Càd : Les positions sur la bécassine des marais sont beaucoup plus tendues !
J.-M.B.
: Sur ce dossier, on est dans la confrontation complète au point que cela puisse remettre en cause pas mal de choses comme notre implication dans l’étude Careli. On est conscient des enjeux. Pour l’instant, de notre point de vue, il n’y a pas encore d’études capables d’évaluer le nombre de bécassines nicheuses dans la vallée du Drugeon. On a retardé la date d’ouverture de la chasse à la bécassine de plus d’un mois. On a aussi posé un Prélèvement Maximal Autorisé sur la bécassine des marais pour maîtriser les effectifs prélevés. On parle de chasse adaptative. La L.P.O. a contesté l’arrêté préfectoral et le juge l’a fait annuler. Du coup, c’est l’arrêté ministériel qui s’applique, ce qui signifie que l’on pourrait continuer à chasser la bécassine dans changement de date, ni P.M.A. Mais si l’arrêté ministériel venait à s’appliquer, on respecterait ce qui avait été fixé. À savoir qu’un chasseur puisse prélever trois individus par jour avec un maximum de trente sur la saison. Rappelons que ce qui impacte d’abord les effectifs des couples de bécassines nicheuses, ce sont les dégradations de son habitat.

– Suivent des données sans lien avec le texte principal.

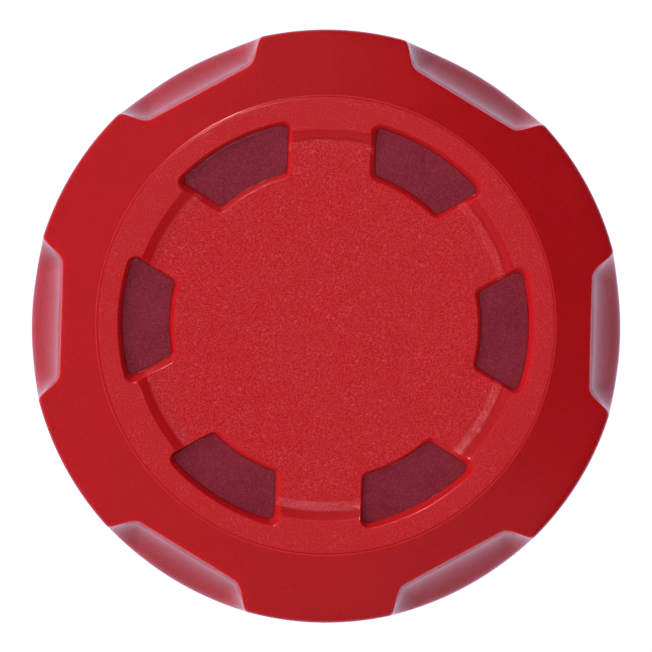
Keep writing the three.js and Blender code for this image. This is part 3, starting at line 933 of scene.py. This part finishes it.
def build_base_cap():
    b, sink = BASE, BASE_SINK
    inside = b["recess"] + 0.5
    disc = turned(
        rounded([
            (0, b["recess"]),
            (b["ring_inner"] - 1, b["recess"], 0.6),
            (b["ring_inner"], 0, 0.4),
            (b["radius"] - b["edge"], 0, 0.6),
            (b["radius"], b["edge"], 0.6),
            (b["radius"], b["height"], 0.3),
            (0, b["height"]),
        ]),
        even_angles(240),
    )
    foot, hub = b["foot"], b["hub"]
    ring = [(hub - 2, foot), (hub, foot), (hub, inside, 0), (hub - 2, inside, 0)]
    hub_ring = turned(rounded(ring, closed=True), even_angles(120), closed=True)

    def bar(inset):
        half = BASE_RIB_HALF - inset
        start, end = hub - 1, b["ring_inner"] + 0.5
        return [(start, -half), (end, -half), (end, half), (start, half)]

    rib = loft([(foot, bar(0.25)), (foot + 0.08, bar(0.1)), (foot + 0.3, bar(0)), (inside, bar(-0.1))])
    mesh = combine(disc.mesh("cap_disc"), [hub_ring, gathered(spun(rib, b["ribs"]))], "UNION", "cap_ribbed")
    cuts = [
        gathered(spun(round_hole(sink["radius"], sink["circle"], -1, sink["top"], sink["chamfer"]), COUNT)),
        gathered(spun(round_hole(sink["hole"], sink["circle"], -1, b["height"] + 1), COUNT)),
        round_hole(BUTTON_HOLE, 0, -1, b["height"] - 1),
    ]
    mesh = combine(mesh, cuts, "DIFFERENCE", "base_cap_moulded")
    return piece("base_cap_moulded", mesh, "drum", ["base_cap"], CAP_RED)


build_drum()
build_liner()
build_base_cap()
build_tyre("rear_tyre", TYRE["low"])
build_tyre("front_tyre", TYRE["high"])

KEPT = {
    "thrust_button": ACETAL,
    "seal_plug": LINER_RUBBER,
    "plug_ring": TYRE_RUBBER,
    "pressure_plate": STEEL,
    "slip_washer": ACETAL,
    "slip_ring": ACETAL,
    "swivel_stud": STEEL,
    "swivel_clip": STEEL,
}
KEPT.update({name: ZINC for name in nodes if name.startswith(("core_screw", "base_screw"))})
for name, material in KEPT.items():
    node = nodes[name]
    node.data.materials.clear()
    node.data.materials.append(material)
    bevel = node.modifiers.new("edges", "BEVEL")
    bevel.width = 0.15 * MM
    bevel.segments = 2
    bevel.limit_method = "ANGLE"
    bevel.angle_limit = math.radians(40)


# The stage: a pale floor, soft light mostly from the left, and a camera that looks almost straight down

def pale_floor():
    """A pale, faintly glowing floor, clear from below so that it doesn't hide the underside."""
    n = Nodes("pale_floor")
    colour = n.mix(n.ramp(n.noise(6, 2), 0.3, 0.7), (0.13, 0.13, 0.15), (0.15, 0.15, 0.17))
    glow = (0.97, 0.97, 1.28, 1)
    material = n.finish(
        colour,
        Roughness=0.9,
        Specular_IOR_Level=0.1,
        Emission_Color=glow,
        Emission_Strength=1.0,
    )
    one_sided = n.tree.nodes.new("ShaderNodeMixShader")
    n.link(n.tree.nodes.new("ShaderNodeNewGeometry").outputs["Backfacing"], one_sided.inputs[0])
    n.link(n.shader.outputs[0], one_sided.inputs[1])
    n.link(n.tree.nodes.new("ShaderNodeBsdfTransparent").outputs[0], one_sided.inputs[2])
    n.link(one_sided.outputs[0], n.tree.nodes["Material Output"].inputs["Surface"])
    return material


WORLD_STRENGTH = 0.5


def studio_world():
    """Dim light from the left, front and back, and hardly any from the right or from straight above."""
    world = bpy.data.worlds.new("studio")
    world.use_nodes = True
    tree = world.node_tree
    direction = tree.nodes.new("ShaderNodeTexCoord").outputs["Generated"]

    def fade(toward, low, high, strength):
        """Strength that falls to a share of itself towards a direction."""
        along = tree.nodes.new("ShaderNodeVectorMath")
        along.operation = "DOT_PRODUCT"
        along.inputs[1].default_value = toward
        tree.links.new(direction, along.inputs[0])
        node = tree.nodes.new("ShaderNodeMapRange")
        node.interpolation_type = "SMOOTHSTEP"
        for key, number in (("From Min", low), ("From Max", high), ("To Min", 1), ("To Max", strength)):
            node.inputs[key].default_value = number
        tree.links.new(along.outputs["Value"], node.inputs["Value"])
        return node.outputs["Result"]

    product = tree.nodes.new("ShaderNodeMath")
    product.operation = "MULTIPLY"
    to_the_right, overhead = (0.94, 0.34, 0), (0, 0, 1)
    tree.links.new(fade(to_the_right, 0.12, 0.50, 0.25), product.inputs[0])
    tree.links.new(fade(overhead, 0.93, 0.985, 0.25), product.inputs[1])
    level = tree.nodes.new("ShaderNodeMath")
    level.operation = "MULTIPLY"
    level.inputs[1].default_value = WORLD_STRENGTH
    tree.links.new(product.outputs["Value"], level.inputs[0])
    tree.links.new(level.outputs["Value"], tree.nodes["Background"].inputs["Strength"])
    tree.nodes["Background"].inputs["Color"].default_value = (1, 1, 1, 1)
    return world


def area_light(name, place, target, size, power, colour=(1, 1, 1)):
    light = bpy.data.lights.new(name, "AREA")
    light.shape = "DISK"
    light.size = size
    light.energy = power
    light.color = colour
    obj = bpy.data.objects.new(name, light)
    bpy.context.scene.collection.objects.link(obj)
    obj.location = place
    obj.rotation_euler = (Vector(target) - Vector(place)).to_track_quat("-Z", "Y").to_euler()
    return obj


FLOOR_LEVEL = -0.1 * MM  # just under the base, so that the two don't coincide
FLOOR_HALF = 6
floor_mesh = bpy.data.meshes.new("floor")
corners = [(FLOOR_HALF * x, FLOOR_HALF * y, FLOOR_LEVEL) for x, y in ((-1, -1), (1, -1), (1, 1), (-1, 1))]
floor_mesh.from_pydata(corners, [], [(0, 1, 2, 3)])
floor_mesh.materials.append(pale_floor())
floor = bpy.data.objects.new("floor", floor_mesh)
bpy.context.scene.collection.objects.link(floor)

bpy.context.scene.world = studio_world()
bpy.context.scene.view_settings.view_transform = "Standard"

face = (0, 0, LID_TOP * MM)
key = area_light("key", (-1.30, 0.28, 0.88), face, size=1.3, power=14.1)
fill = area_light("fill", (0.58, -1.24, 0.42), face, size=0.6, power=3.4)
for light in (key, fill):
    light.visible_glossy = False
area_light("near_camera", (-0.36, 0.70, 2.385), face, size=0.2, power=18, colour=(1, 0.5, 0.6))

DISTANCE = 1.5
FRAME_WIDTH = 0.12065  # the width of the view at the lid, in metres
SENSOR = 36
TILT = math.radians(1.75)
ROLL = math.radians(1.5)
camera_data = bpy.data.cameras.new("camera")
camera_data.sensor_width = SENSOR
camera_data.lens = SENSOR * DISTANCE / FRAME_WIDTH
camera = bpy.data.objects.new("camera", camera_data)
bpy.context.scene.collection.objects.link(camera)
aim = Vector((0, -0.08, LID_TOP - 3)) * MM
turn = Matrix.Rotation(ROLL, 4, "Z") @ Matrix.Rotation(TILT, 4, "X")
camera.matrix_world = Matrix.Translation(aim) @ turn @ Matrix.Translation((0, 0, DISTANCE))
camera_data.clip_end = 20
bpy.context.scene.camera = camera

bpy.context.view_layer.update()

Càd : L’Association pour la Protection des Animaux Sauvages multiplie les critiques sur la manière dont vous régulez la population de chevreuils et de chamois. Quel est votre avis ?
J.-M.B.
: Les chiffres et observations annoncés par cette association sont faux. Elle joue aussi la corde sensible avec l’image du Bambi de Walt Disney en nous faisant passer pour des affreux personnages sans foi, ni loi. On s’interroge pour savoir comment réagir face à ces attaques infondées.

Càd : Le lynx cause de l’ombre aux chasseurs ?
J.-M.B.
: Pour moi, on arrive à un niveau de saturation sur l’effectif de lynx dans le Doubs. Il y avait 10 000 chevreuils dans le département en 2004 contre moins de 5 000 aujourd’hui alors que l’effectif devrait se situer entre 6 000 et 8 000. Il y a la prédation du lynx mais aussi une forte mortalité des chevrillards liée au réchauffement climatique. En effet, le chevreuil n’arrive pas à adapter son cycle de reproduction contrairement au chamois ou au sanglier. Par conséquent, on a été contraint de réduire les attributions pour maintenir du mieux possible la reproduction en place.

Càd : La guerre entre les chasseurs à Mamirolle a défrayé la chronique l’an dernier. Qu’en est-il aujourd’hui ? L’interdiction de chasse sur cette commune est toujours maintenue ?
J.-M.B.
: La situation à Mamirolle relève plus des soucis de droit commun que de chasse. S’ajoute une problématique d’un non-chasseur qui pratique sans avoir le permis. Aujourd’hui, la chasse est fermée. Un comité de gestion est en cours de formation pour faire prévaloir une chasse plus calme, plus respectueuse. Quand tout sera en place, ce comité proposera au Préfet de rouvrir la chasse. S’il n’y a pas d’ouverture envisageable, on organisera des battues ou des tirs par des louvetiers.